*The task*: From the line with "# the cart is" to the line with "for body, members", both lines included, set down exactly those lines, please, and no others.

*Data segment*:

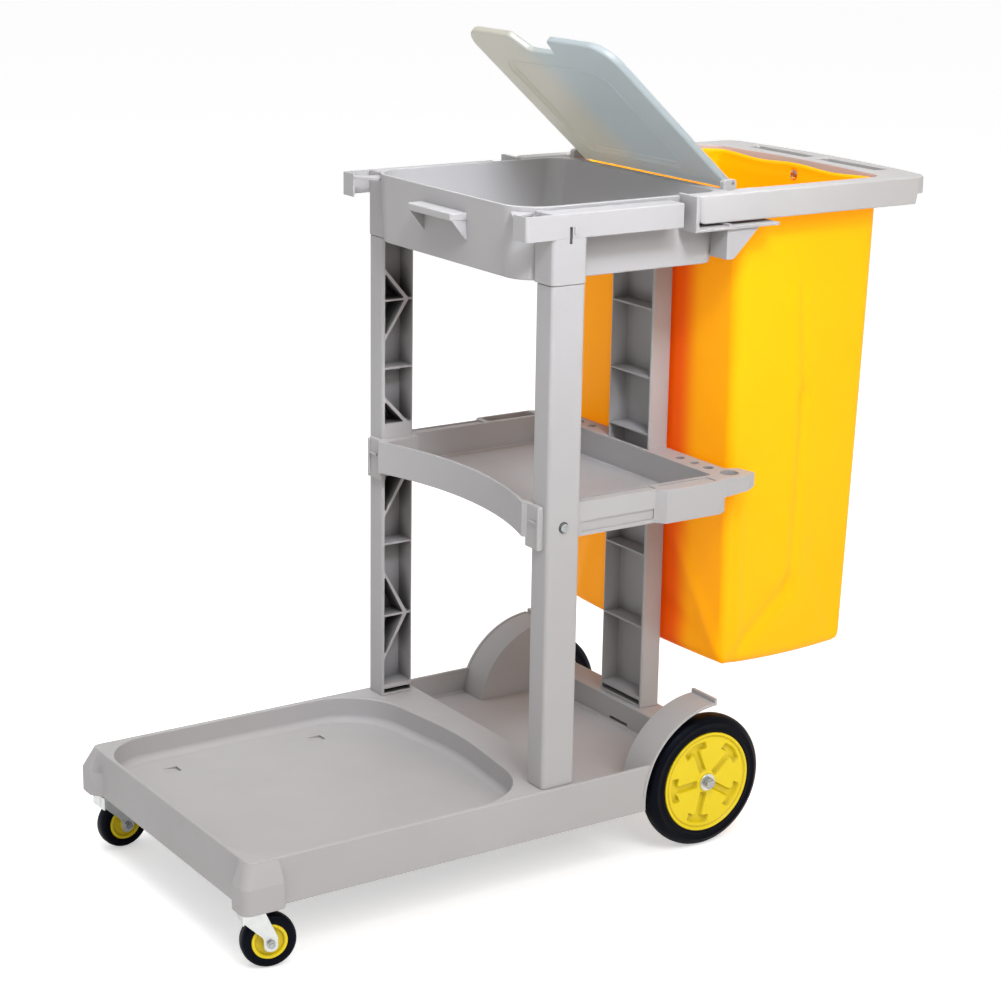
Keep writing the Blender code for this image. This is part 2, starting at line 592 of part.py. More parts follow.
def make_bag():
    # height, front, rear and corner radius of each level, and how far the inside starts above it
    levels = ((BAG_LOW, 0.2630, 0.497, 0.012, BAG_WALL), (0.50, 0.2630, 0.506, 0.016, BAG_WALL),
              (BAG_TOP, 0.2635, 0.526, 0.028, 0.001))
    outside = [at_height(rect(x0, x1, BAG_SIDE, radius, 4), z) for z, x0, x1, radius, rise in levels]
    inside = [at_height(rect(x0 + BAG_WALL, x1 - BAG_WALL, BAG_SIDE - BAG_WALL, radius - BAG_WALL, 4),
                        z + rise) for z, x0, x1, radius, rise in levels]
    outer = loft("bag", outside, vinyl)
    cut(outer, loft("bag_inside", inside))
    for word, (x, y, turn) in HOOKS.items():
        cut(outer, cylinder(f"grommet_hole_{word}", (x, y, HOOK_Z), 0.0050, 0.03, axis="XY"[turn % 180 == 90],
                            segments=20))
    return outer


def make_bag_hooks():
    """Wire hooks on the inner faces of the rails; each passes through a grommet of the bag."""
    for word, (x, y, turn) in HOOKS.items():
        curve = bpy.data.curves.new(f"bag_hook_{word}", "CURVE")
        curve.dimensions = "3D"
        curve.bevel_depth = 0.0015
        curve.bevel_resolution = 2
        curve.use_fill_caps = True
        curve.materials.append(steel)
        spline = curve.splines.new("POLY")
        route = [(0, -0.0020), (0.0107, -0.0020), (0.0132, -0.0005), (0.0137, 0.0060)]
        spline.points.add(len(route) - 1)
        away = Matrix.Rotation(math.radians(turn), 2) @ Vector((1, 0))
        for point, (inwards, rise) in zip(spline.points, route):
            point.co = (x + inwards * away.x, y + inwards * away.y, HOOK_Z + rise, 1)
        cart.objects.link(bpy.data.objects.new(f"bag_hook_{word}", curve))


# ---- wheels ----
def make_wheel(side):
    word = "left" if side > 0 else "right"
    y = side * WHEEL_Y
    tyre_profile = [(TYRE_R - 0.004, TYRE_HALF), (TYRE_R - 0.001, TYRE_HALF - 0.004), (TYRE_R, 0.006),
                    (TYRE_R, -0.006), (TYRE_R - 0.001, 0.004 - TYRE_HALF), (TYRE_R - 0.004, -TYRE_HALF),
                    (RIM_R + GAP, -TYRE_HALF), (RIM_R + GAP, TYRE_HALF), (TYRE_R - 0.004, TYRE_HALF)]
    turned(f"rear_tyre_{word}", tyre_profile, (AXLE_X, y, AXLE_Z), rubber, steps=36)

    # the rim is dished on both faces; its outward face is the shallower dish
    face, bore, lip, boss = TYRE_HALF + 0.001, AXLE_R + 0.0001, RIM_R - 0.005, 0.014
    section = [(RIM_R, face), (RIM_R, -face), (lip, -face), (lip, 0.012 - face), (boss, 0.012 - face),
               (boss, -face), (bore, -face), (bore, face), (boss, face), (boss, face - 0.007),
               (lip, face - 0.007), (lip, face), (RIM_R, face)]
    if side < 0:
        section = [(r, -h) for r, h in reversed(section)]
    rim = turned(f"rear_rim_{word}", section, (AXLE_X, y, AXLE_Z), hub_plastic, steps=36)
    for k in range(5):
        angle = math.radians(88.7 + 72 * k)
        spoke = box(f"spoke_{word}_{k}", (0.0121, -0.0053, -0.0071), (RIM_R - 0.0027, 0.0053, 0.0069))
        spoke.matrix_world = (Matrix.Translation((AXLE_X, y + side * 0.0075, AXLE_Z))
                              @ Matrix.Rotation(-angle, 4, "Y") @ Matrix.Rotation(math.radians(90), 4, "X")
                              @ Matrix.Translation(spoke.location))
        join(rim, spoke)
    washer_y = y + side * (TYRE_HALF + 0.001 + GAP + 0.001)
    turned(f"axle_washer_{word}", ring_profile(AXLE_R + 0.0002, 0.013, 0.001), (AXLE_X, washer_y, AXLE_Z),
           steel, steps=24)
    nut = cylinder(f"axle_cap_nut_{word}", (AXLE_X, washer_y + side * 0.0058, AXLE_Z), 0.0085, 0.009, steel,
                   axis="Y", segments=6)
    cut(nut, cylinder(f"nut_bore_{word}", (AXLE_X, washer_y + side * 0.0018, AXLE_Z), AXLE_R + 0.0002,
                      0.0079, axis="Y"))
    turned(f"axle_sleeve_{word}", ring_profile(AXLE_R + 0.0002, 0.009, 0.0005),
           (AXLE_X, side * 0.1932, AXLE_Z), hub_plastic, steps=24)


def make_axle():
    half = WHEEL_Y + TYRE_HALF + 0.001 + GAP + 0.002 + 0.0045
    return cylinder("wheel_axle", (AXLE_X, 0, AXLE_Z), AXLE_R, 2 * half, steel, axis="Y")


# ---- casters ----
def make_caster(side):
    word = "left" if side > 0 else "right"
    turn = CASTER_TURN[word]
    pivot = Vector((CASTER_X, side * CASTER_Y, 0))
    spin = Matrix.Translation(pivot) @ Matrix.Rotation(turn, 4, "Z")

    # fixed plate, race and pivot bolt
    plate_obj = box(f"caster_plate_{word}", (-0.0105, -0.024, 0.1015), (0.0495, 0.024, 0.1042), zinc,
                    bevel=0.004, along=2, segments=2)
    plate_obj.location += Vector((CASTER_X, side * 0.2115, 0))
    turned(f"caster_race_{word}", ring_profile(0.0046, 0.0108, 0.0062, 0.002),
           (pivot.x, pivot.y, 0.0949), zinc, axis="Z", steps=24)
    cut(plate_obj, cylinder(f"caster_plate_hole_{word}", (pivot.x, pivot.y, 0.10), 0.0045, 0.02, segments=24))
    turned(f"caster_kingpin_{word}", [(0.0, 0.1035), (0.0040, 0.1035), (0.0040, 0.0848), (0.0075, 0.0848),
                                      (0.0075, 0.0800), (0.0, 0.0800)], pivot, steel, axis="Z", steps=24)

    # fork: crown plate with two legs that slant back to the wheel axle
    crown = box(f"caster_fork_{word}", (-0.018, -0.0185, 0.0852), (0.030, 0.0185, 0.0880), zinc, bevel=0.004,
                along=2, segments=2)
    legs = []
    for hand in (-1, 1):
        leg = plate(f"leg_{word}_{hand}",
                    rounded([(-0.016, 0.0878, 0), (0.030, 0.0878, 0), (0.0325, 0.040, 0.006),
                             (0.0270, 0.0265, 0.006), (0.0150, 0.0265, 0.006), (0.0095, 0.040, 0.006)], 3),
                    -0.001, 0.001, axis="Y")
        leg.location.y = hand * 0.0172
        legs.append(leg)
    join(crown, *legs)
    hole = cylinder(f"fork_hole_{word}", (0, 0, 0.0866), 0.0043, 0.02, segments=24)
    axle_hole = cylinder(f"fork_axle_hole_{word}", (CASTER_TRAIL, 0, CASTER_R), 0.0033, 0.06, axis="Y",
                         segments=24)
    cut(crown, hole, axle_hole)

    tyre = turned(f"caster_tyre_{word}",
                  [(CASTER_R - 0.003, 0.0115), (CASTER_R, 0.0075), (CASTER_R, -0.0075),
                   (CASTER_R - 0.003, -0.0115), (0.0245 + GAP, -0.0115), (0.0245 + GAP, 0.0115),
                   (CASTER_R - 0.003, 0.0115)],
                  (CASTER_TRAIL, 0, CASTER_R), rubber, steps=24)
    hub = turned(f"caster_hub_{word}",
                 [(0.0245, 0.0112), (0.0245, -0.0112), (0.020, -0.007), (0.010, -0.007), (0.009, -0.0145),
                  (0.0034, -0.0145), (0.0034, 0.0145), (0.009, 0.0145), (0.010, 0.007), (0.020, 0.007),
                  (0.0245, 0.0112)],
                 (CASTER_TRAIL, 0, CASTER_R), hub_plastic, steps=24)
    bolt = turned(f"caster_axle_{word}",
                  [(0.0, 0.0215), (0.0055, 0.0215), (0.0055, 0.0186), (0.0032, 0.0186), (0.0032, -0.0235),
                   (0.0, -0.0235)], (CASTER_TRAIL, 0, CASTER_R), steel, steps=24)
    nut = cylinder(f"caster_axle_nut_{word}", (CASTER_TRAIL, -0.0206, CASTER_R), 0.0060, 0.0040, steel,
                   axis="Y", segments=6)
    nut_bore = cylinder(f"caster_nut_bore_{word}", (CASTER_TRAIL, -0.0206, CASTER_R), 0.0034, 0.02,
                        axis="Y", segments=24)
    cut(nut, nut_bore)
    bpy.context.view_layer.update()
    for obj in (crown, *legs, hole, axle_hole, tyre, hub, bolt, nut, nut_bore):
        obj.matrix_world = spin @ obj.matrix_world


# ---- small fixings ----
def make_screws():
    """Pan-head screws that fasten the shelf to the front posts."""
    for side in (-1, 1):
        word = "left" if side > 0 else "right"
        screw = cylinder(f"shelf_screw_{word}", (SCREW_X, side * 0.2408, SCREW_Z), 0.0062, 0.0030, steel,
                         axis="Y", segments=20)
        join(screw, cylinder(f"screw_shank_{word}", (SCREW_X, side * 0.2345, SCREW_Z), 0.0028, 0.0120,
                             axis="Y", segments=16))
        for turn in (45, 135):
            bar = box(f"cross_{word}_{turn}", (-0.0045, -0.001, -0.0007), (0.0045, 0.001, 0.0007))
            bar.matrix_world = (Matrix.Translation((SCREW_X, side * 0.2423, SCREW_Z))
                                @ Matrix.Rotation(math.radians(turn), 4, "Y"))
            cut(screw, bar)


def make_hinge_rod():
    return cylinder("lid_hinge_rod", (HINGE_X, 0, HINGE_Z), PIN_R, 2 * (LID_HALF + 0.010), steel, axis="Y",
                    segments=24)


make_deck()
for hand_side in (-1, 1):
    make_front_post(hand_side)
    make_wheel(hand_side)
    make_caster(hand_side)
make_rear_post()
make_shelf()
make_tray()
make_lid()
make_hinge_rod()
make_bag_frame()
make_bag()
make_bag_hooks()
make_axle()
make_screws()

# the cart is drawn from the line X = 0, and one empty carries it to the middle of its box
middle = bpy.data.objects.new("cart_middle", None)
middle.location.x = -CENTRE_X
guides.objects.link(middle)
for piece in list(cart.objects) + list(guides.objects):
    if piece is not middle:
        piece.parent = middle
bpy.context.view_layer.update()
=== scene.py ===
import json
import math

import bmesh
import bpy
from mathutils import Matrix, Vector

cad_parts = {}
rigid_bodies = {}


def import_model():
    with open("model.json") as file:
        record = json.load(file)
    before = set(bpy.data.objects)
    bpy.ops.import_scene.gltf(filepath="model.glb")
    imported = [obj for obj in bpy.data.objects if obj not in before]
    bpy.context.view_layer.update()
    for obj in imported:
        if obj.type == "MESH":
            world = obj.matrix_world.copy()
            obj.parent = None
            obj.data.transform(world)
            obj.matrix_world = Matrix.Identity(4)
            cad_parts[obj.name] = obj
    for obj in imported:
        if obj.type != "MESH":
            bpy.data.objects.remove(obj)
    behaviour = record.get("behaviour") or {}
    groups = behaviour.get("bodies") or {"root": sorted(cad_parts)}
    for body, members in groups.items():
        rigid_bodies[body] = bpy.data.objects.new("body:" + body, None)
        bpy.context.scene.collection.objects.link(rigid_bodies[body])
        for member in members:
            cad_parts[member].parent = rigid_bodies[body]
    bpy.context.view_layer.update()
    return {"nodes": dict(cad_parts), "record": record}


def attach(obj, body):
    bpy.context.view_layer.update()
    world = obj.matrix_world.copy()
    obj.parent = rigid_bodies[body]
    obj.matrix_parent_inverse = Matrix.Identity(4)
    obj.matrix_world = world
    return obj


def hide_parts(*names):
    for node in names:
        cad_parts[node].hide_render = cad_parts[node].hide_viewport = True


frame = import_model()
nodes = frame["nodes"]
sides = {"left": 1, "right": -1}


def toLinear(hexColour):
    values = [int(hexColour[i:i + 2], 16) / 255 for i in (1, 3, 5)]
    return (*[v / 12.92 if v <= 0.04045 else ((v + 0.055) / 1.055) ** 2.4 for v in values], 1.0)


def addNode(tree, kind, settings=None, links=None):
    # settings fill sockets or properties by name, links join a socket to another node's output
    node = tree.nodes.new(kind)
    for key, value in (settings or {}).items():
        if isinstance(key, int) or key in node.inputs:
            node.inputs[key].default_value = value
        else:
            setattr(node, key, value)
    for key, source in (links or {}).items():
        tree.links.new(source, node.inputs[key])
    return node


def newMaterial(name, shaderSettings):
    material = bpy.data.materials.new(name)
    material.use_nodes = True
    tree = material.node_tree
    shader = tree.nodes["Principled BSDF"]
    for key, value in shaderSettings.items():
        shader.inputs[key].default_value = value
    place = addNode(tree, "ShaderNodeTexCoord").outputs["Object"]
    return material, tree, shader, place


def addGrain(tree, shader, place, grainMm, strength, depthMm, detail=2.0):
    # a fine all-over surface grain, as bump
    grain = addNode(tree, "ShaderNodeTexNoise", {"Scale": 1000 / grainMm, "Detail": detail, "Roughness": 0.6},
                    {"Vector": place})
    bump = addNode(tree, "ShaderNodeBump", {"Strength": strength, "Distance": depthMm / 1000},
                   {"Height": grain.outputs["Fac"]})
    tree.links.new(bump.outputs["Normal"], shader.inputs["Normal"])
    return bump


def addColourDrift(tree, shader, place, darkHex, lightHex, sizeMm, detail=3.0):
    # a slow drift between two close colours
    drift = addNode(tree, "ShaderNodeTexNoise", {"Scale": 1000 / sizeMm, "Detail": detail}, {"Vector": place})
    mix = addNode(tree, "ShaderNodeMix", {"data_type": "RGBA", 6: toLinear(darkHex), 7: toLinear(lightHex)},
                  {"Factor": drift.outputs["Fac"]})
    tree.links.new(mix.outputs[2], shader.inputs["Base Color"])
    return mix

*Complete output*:
# the cart is drawn from the line X = 0, and one empty carries it to the middle of its box
middle = bpy.data.objects.new("cart_middle", None)
middle.location.x = -CENTRE_X
guides.objects.link(middle)
for piece in list(cart.objects) + list(guides.objects):
    if piece is not middle:
        piece.parent = middle
bpy.context.view_layer.update()
=== scene.py ===
import json
import math

import bmesh
import bpy
from mathutils import Matrix, Vector

cad_parts = {}
rigid_bodies = {}


def import_model():
    with open("model.json") as file:
        record = json.load(file)
    before = set(bpy.data.objects)
    bpy.ops.import_scene.gltf(filepath="model.glb")
    imported = [obj for obj in bpy.data.objects if obj not in before]
    bpy.context.view_layer.update()
    for obj in imported:
        if obj.type == "MESH":
            world = obj.matrix_world.copy()
            obj.parent = None
            obj.data.transform(world)
            obj.matrix_world = Matrix.Identity(4)
            cad_parts[obj.name] = obj
    for obj in imported:
        if obj.type != "MESH":
            bpy.data.objects.remove(obj)
    behaviour = record.get("behaviour") or {}
    groups = behaviour.get("bodies") or {"root": sorted(cad_parts)}
    for body, members in groups.items():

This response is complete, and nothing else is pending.